Short exercise
Extract every line below, verbatim.

++++ Input rows ++++

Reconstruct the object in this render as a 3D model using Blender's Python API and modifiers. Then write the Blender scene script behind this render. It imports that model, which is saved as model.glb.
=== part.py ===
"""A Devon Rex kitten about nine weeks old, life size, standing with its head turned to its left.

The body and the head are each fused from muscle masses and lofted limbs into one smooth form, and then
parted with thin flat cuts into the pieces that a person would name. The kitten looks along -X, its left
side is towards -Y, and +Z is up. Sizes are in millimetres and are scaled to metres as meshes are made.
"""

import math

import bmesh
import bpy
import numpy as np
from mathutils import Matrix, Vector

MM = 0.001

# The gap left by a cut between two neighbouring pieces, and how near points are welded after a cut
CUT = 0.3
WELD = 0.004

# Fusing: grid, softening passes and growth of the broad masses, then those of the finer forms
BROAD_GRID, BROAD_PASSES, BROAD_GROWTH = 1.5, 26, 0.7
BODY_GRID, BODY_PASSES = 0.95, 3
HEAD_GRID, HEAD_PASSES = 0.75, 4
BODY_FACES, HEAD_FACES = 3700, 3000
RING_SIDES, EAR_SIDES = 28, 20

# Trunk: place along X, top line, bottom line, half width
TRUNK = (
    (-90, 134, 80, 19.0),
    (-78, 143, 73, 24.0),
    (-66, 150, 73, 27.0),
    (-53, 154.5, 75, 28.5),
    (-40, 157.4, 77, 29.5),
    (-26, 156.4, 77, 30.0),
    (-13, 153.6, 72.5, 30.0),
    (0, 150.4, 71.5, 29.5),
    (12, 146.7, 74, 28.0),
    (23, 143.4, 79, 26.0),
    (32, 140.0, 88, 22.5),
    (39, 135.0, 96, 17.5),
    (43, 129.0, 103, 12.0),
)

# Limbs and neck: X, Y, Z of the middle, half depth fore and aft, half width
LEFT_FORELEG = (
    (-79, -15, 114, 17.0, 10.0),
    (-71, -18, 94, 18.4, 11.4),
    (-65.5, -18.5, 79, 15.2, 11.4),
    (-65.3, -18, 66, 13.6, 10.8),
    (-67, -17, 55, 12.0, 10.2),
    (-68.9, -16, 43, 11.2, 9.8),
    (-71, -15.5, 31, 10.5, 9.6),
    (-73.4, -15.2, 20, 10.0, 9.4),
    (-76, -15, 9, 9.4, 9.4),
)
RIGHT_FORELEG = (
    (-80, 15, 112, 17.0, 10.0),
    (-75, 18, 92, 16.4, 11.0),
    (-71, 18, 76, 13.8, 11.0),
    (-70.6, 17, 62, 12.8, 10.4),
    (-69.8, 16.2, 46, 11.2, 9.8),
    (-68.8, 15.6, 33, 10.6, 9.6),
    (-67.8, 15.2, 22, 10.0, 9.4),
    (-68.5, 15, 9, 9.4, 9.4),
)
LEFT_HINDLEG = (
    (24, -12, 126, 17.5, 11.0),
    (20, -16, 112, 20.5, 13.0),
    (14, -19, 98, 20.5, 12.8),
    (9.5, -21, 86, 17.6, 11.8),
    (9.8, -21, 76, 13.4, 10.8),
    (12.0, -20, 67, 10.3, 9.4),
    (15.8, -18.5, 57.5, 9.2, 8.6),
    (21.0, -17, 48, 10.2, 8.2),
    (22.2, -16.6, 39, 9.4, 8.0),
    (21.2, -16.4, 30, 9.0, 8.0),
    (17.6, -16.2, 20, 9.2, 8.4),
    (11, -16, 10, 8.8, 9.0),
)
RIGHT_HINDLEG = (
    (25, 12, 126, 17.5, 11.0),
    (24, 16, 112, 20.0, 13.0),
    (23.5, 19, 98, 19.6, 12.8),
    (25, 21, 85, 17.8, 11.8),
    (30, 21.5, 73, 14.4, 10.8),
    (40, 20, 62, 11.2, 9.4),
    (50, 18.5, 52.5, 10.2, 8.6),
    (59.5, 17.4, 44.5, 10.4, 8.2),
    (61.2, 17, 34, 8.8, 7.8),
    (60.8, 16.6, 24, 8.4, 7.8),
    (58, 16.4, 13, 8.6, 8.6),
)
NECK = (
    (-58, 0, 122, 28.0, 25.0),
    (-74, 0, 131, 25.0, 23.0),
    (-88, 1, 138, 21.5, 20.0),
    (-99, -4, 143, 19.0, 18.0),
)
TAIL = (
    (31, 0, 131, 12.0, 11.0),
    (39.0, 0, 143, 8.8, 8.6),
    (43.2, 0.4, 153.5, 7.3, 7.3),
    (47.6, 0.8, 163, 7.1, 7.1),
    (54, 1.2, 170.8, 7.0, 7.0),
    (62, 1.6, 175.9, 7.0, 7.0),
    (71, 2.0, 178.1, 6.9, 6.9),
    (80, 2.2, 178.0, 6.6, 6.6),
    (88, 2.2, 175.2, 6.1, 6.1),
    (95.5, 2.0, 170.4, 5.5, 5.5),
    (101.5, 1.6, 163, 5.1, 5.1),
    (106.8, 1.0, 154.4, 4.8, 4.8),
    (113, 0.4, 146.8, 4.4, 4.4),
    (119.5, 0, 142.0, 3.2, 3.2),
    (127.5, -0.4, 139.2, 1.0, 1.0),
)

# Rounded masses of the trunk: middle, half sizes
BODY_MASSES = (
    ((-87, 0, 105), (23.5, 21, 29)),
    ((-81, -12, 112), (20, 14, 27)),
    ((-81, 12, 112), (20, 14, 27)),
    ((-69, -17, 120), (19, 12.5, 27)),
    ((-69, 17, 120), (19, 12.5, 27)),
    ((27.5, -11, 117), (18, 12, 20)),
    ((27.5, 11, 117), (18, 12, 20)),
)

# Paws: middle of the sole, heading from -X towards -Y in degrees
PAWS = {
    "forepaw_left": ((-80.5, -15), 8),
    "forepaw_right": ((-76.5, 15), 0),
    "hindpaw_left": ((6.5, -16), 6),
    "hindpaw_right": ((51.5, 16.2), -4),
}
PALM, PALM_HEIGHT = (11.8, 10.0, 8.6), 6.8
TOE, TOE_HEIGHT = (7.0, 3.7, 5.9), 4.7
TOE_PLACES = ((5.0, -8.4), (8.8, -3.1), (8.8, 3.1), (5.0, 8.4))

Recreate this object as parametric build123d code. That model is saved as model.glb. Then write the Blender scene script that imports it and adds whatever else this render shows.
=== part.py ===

++++

Correct result
Reconstruct the object in this render as a 3D model using Blender's Python API and modifiers. Then write the Blender scene script behind this render. It imports that model, which is saved as model.glb.
=== part.py ===
"""A Devon Rex kitten about nine weeks old, life size, standing with its head turned to its left.

The body and the head are each fused from muscle masses and lofted limbs into one smooth form, and then
parted with thin flat cuts into the pieces that a person would name. The kitten looks along -X, its left
side is towards -Y, and +Z is up. Sizes are in millimetres and are scaled to metres as meshes are made.
"""

import math

import bmesh
import bpy
import numpy as np
from mathutils import Matrix, Vector

MM = 0.001

# The gap left by a cut between two neighbouring pieces, and how near points are welded after a cut
CUT = 0.3
WELD = 0.004

# Fusing: grid, softening passes and growth of the broad masses, then those of the finer forms
BROAD_GRID, BROAD_PASSES, BROAD_GROWTH = 1.5, 26, 0.7
BODY_GRID, BODY_PASSES = 0.95, 3
HEAD_GRID, HEAD_PASSES = 0.75, 4
BODY_FACES, HEAD_FACES = 3700, 3000
RING_SIDES, EAR_SIDES = 28, 20

# Trunk: place along X, top line, bottom line, half width
TRUNK = (
    (-90, 134, 80, 19.0),
    (-78, 143, 73, 24.0),
    (-66, 150, 73, 27.0),
    (-53, 154.5, 75, 28.5),
    (-40, 157.4, 77, 29.5),
    (-26, 156.4, 77, 30.0),
    (-13, 153.6, 72.5, 30.0),
    (0, 150.4, 71.5, 29.5),
    (12, 146.7, 74, 28.0),
    (23, 143.4, 79, 26.0),
    (32, 140.0, 88, 22.5),
    (39, 135.0, 96, 17.5),
    (43, 129.0, 103, 12.0),
)

# Limbs and neck: X, Y, Z of the middle, half depth fore and aft, half width
LEFT_FORELEG = (
    (-79, -15, 114, 17.0, 10.0),
    (-71, -18, 94, 18.4, 11.4),
    (-65.5, -18.5, 79, 15.2, 11.4),
    (-65.3, -18, 66, 13.6, 10.8),
    (-67, -17, 55, 12.0, 10.2),
    (-68.9, -16, 43, 11.2, 9.8),
    (-71, -15.5, 31, 10.5, 9.6),
    (-73.4, -15.2, 20, 10.0, 9.4),
    (-76, -15, 9, 9.4, 9.4),
)
RIGHT_FORELEG = (
    (-80, 15, 112, 17.0, 10.0),
    (-75, 18, 92, 16.4, 11.0),
    (-71, 18, 76, 13.8, 11.0),
    (-70.6, 17, 62, 12.8, 10.4),
    (-69.8, 16.2, 46, 11.2, 9.8),
    (-68.8, 15.6, 33, 10.6, 9.6),
    (-67.8, 15.2, 22, 10.0, 9.4),
    (-68.5, 15, 9, 9.4, 9.4),
)
LEFT_HINDLEG = (
    (24, -12, 126, 17.5, 11.0),
    (20, -16, 112, 20.5, 13.0),
    (14, -19, 98, 20.5, 12.8),
    (9.5, -21, 86, 17.6, 11.8),
    (9.8, -21, 76, 13.4, 10.8),
    (12.0, -20, 67, 10.3, 9.4),
    (15.8, -18.5, 57.5, 9.2, 8.6),
    (21.0, -17, 48, 10.2, 8.2),
    (22.2, -16.6, 39, 9.4, 8.0),
    (21.2, -16.4, 30, 9.0, 8.0),
    (17.6, -16.2, 20, 9.2, 8.4),
    (11, -16, 10, 8.8, 9.0),
)
RIGHT_HINDLEG = (
    (25, 12, 126, 17.5, 11.0),
    (24, 16, 112, 20.0, 13.0),
    (23.5, 19, 98, 19.6, 12.8),
    (25, 21, 85, 17.8, 11.8),
    (30, 21.5, 73, 14.4, 10.8),
    (40, 20, 62, 11.2, 9.4),
    (50, 18.5, 52.5, 10.2, 8.6),
    (59.5, 17.4, 44.5, 10.4, 8.2),
    (61.2, 17, 34, 8.8, 7.8),
    (60.8, 16.6, 24, 8.4, 7.8),
    (58, 16.4, 13, 8.6, 8.6),
)
NECK = (
    (-58, 0, 122, 28.0, 25.0),
    (-74, 0, 131, 25.0, 23.0),
    (-88, 1, 138, 21.5, 20.0),
    (-99, -4, 143, 19.0, 18.0),
)
TAIL = (
    (31, 0, 131, 12.0, 11.0),
    (39.0, 0, 143, 8.8, 8.6),
    (43.2, 0.4, 153.5, 7.3, 7.3),
    (47.6, 0.8, 163, 7.1, 7.1),
    (54, 1.2, 170.8, 7.0, 7.0),
    (62, 1.6, 175.9, 7.0, 7.0),
    (71, 2.0, 178.1, 6.9, 6.9),
    (80, 2.2, 178.0, 6.6, 6.6),
    (88, 2.2, 175.2, 6.1, 6.1),
    (95.5, 2.0, 170.4, 5.5, 5.5),
    (101.5, 1.6, 163, 5.1, 5.1),
    (106.8, 1.0, 154.4, 4.8, 4.8),
    (113, 0.4, 146.8, 4.4, 4.4),
    (119.5, 0, 142.0, 3.2, 3.2),
    (127.5, -0.4, 139.2, 1.0, 1.0),
)

# Rounded masses of the trunk: middle, half sizes
BODY_MASSES = (
    ((-87, 0, 105), (23.5, 21, 29)),
    ((-81, -12, 112), (20, 14, 27)),
    ((-81, 12, 112), (20, 14, 27)),
    ((-69, -17, 120), (19, 12.5, 27)),
    ((-69, 17, 120), (19, 12.5, 27)),
    ((27.5, -11, 117), (18, 12, 20)),
    ((27.5, 11, 117), (18, 12, 20)),
)

# Paws: middle of the sole, heading from -X towards -Y in degrees
PAWS = {
    "forepaw_left": ((-80.5, -15), 8),
    "forepaw_right": ((-76.5, 15), 0),
    "hindpaw_left": ((6.5, -16), 6),
    "hindpaw_right": ((51.5, 16.2), -4),
}
PALM, PALM_HEIGHT = (11.8, 10.0, 8.6), 6.8
TOE, TOE_HEIGHT = (7.0, 3.7, 5.9), 4.7
TOE_PLACES = ((5.0, -8.4), (8.8, -3.1), (8.8, 3.1), (5.0, 8.4))

Recreate this object as parametric build123d code. That model is saved as model.glb. Then write the Blender scene script that imports it and adds whatever else this render shows.
=== part.py ===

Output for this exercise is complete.